(Object data in JSON)
%%
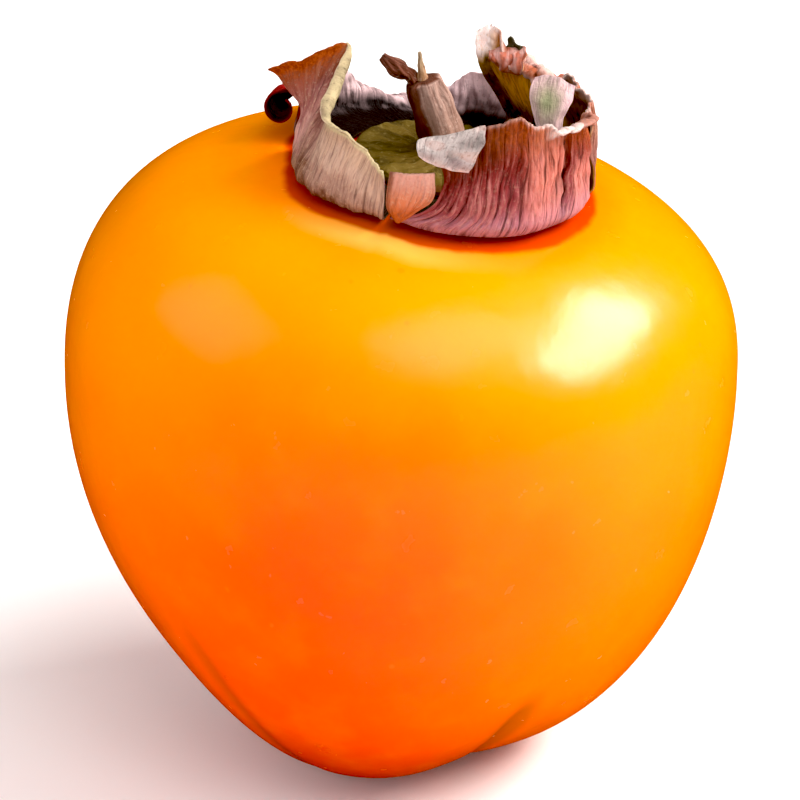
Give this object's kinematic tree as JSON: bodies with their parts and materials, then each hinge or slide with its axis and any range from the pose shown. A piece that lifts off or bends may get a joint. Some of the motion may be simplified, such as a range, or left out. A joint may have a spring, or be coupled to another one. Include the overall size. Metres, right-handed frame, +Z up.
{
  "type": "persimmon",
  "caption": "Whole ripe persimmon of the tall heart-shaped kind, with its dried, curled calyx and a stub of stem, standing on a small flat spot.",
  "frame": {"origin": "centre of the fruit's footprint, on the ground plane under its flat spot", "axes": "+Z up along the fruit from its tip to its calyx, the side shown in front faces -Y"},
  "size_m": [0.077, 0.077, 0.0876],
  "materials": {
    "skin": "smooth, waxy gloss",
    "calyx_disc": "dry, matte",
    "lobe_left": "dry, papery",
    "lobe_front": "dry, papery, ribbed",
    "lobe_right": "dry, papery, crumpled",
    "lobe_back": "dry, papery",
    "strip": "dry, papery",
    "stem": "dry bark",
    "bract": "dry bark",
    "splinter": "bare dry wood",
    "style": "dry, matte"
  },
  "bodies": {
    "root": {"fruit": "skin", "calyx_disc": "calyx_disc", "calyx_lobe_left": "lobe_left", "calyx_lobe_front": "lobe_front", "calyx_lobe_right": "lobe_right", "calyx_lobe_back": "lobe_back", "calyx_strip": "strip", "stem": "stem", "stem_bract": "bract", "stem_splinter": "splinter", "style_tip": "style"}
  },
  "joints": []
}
%%
%%
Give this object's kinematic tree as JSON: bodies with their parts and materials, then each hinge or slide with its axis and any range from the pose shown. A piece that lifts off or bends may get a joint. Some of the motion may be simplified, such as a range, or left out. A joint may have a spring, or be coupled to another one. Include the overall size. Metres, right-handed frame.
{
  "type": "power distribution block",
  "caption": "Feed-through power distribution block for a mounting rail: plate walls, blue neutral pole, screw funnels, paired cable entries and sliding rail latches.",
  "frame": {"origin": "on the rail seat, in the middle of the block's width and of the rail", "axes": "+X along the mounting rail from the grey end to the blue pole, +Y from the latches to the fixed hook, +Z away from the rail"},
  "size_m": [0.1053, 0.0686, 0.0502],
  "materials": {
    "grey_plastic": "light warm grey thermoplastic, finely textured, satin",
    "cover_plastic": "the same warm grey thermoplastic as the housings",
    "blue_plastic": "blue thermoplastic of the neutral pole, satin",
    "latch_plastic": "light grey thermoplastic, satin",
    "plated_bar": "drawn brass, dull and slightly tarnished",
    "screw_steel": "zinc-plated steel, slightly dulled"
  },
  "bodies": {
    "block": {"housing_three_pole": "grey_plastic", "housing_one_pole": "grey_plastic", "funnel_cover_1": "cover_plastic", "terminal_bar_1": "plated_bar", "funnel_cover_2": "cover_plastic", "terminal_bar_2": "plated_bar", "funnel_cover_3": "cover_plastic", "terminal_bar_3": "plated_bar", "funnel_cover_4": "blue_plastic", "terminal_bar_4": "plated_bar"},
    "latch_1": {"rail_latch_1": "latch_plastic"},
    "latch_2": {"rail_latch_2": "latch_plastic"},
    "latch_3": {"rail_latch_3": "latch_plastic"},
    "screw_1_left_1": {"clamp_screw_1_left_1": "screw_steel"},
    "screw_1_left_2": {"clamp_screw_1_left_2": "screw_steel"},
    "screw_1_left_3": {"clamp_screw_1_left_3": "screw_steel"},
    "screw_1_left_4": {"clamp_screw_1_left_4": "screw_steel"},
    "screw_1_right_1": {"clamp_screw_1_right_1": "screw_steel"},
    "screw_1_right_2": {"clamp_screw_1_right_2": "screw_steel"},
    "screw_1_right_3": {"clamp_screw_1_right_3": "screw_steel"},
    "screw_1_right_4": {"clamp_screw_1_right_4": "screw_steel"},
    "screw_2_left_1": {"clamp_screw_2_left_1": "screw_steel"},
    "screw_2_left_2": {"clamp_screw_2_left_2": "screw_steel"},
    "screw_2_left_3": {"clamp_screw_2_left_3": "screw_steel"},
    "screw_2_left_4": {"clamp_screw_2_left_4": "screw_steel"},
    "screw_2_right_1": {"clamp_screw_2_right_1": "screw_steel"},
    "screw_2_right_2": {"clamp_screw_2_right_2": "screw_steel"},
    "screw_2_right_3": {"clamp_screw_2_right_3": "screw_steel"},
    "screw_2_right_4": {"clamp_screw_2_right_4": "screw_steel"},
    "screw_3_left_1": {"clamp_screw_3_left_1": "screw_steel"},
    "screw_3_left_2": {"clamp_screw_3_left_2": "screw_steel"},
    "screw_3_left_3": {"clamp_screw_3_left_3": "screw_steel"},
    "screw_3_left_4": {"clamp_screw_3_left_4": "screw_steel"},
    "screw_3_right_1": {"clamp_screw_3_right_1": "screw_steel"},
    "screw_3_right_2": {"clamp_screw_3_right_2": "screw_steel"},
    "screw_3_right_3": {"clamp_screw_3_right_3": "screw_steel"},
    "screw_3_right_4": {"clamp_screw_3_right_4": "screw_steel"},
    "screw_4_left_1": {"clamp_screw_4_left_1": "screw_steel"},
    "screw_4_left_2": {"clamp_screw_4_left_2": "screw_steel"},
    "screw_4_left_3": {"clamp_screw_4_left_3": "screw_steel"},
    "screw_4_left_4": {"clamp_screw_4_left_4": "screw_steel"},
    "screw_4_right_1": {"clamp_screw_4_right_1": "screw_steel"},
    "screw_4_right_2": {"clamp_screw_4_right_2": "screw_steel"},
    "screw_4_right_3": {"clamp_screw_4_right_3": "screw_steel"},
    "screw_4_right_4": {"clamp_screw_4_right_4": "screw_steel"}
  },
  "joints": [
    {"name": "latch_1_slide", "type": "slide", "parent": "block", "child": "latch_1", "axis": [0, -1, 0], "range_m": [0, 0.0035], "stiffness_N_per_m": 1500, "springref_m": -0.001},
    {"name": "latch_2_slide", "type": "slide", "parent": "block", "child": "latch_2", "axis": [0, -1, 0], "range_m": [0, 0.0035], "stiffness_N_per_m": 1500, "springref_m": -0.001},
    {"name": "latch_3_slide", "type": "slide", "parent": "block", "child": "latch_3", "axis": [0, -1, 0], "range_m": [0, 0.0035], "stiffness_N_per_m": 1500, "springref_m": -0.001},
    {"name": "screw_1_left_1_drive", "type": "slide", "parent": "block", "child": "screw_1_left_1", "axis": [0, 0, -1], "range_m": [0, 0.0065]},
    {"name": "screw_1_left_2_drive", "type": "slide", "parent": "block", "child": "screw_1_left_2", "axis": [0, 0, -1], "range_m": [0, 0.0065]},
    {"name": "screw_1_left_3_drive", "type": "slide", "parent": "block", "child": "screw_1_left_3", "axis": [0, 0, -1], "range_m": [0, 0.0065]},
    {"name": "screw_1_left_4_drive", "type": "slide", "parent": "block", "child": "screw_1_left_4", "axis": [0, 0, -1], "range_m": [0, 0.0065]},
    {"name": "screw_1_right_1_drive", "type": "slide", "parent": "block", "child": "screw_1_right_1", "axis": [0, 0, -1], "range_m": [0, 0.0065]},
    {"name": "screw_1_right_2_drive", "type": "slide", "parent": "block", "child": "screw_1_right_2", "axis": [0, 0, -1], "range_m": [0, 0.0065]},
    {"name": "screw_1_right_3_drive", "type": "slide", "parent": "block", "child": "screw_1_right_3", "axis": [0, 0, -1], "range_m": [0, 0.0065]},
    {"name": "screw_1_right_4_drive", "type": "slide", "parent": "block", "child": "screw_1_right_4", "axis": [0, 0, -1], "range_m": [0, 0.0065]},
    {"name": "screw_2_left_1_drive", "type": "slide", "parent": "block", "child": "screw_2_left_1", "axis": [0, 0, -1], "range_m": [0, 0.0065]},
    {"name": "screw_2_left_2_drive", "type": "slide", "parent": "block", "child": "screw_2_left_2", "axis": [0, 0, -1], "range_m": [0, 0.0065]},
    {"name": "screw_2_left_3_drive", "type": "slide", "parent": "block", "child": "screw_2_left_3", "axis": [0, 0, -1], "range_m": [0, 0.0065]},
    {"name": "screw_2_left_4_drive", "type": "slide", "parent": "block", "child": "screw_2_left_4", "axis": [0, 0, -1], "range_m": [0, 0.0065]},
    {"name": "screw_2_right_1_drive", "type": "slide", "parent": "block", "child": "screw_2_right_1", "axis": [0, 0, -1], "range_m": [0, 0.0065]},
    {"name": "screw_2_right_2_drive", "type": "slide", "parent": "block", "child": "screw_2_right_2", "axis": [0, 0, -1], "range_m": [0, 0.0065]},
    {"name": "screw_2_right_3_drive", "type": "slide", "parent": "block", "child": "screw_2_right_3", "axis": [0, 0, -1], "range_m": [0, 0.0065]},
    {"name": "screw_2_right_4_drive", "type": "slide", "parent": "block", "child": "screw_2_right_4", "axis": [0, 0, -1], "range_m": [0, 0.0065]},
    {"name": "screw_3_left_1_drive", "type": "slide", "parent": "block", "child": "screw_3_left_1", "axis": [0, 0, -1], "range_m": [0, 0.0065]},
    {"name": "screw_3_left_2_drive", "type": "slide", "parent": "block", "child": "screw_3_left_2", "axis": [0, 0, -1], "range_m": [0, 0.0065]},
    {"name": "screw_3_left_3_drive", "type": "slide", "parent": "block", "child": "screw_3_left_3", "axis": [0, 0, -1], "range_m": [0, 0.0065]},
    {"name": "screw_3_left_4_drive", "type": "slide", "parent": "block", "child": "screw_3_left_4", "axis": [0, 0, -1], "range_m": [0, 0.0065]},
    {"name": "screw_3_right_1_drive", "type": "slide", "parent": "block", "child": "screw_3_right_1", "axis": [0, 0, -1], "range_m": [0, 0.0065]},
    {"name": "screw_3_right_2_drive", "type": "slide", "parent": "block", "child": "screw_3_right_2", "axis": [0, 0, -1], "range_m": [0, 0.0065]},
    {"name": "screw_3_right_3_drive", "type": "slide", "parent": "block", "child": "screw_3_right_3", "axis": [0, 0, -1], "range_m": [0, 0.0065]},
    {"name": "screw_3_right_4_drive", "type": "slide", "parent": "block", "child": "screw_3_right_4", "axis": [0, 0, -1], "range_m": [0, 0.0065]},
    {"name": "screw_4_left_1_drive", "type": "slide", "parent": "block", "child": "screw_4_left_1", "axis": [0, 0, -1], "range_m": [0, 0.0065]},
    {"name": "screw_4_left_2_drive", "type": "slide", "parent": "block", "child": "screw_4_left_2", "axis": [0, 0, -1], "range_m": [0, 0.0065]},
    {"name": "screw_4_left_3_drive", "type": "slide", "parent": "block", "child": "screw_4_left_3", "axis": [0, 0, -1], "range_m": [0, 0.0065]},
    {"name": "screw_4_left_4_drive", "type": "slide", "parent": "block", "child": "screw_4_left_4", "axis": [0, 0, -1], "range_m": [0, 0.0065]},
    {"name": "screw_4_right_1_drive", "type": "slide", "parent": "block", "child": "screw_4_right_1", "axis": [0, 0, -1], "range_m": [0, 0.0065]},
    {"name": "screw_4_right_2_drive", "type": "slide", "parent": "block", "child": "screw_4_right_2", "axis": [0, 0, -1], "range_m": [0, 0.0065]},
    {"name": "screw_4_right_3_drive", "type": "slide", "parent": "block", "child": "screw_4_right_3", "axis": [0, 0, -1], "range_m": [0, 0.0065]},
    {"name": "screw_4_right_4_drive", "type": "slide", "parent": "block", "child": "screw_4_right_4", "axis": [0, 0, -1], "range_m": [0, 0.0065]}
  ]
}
%%
*DO THIS*: Which lines contain the word "their"? Copy each of them.

*TASK RESULT*:
Give this object's kinematic tree as JSON: bodies with their parts and materials, then each hinge or slide with its axis and any range from the pose shown. A piece that lifts off or bends may get a joint. Some of the motion may be simplified, such as a range, or left out. A joint may have a spring, or be coupled to another one. Include the overall size. Metres, right-handed frame, +Z up.
Give this object's kinematic tree as JSON: bodies with their parts and materials, then each hinge or slide with its axis and any range from the pose shown. A piece that lifts off or bends may get a joint. Some of the motion may be simplified, such as a range, or left out. A joint may have a spring, or be coupled to another one. Include the overall size. Metres, right-handed frame.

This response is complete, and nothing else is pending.